The new model proposes that the oceans formed before or at the same time as Mars' largest volcanic feature, Tharsis, instead of after Tharsis formed 3.7 billion years ago. Because Tharsis was smaller at that time, it did not distort the planet as much as it did later, in particular the plains that cover most of the northern hemisphere and are the presumed ancient seabed. The absence of crustal deformation from Tharsis means the seas would have been shallower, holding about half the water of earlier estimates.
"The assumption was that Tharsis formed quickly and early, rather than gradually, and that the oceans came later," Manga said. "We're saying that the oceans predate and accompany the lava outpourings that made Tharsis."
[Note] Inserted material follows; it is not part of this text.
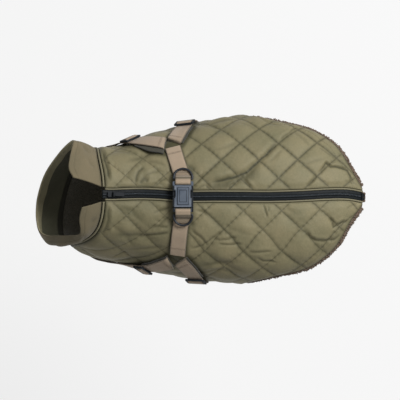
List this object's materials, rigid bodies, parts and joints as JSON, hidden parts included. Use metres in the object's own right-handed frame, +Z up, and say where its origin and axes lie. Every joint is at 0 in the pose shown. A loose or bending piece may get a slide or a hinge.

It's likely, he added, that Tharsis spewed gases into the atmosphere that created a global warming or greenhouse effect that allowed liquid water to exist on the planet, and also that volcanic eruptions created channels that allowed underground water to reach the surface and fill the northern plains.
Following the shorelines
The model also counters another argument against oceans: that the proposed shorelines are very irregular, varying in height by as much as a kilometer, when they should be level, like shorelines on Earth.
This irregularity could be explained if the first ocean, called Arabia, started forming about 4 billion years ago and existed, if intermittently, during as much as the first 20 percent of Tharsis's growth. The growing volcano would have depressed the land and deformed the shoreline over time, which could explain the irregular heights of the Arabia shoreline.
Similarly, the irregular shoreline of a subsequent ocean, called Deuteronilus, could be explained if it formed during the last 17 percent of Tharsis's growth, about 3.6 billion years ago.
"These shorelines could have been emplaced by a large body of liquid water that existed before and during the emplacement of Tharsis, instead of afterwards," said first author Robert Citron, a UC Berkeley graduate student. Citron will present a paper about the new analysis on March 20 at the annual Lunar and Planetary Science conference in Texas.
Tharsis, now a 5,000-kilometer-wide eruptive complex, contains some of the biggest volcanoes in the solar system and dominates the topography of Mars. Earth, twice the diameter and 10 times more massive than Mars, has no equivalent dominating feature. Tharsis's bulk creates a bulge on the opposite side of the planet and a depression halfway between. This explains why estimates of the volume of water the northern plains could hold based on today's topography are twice what the new study estimates based on the topography 4 billion years ago.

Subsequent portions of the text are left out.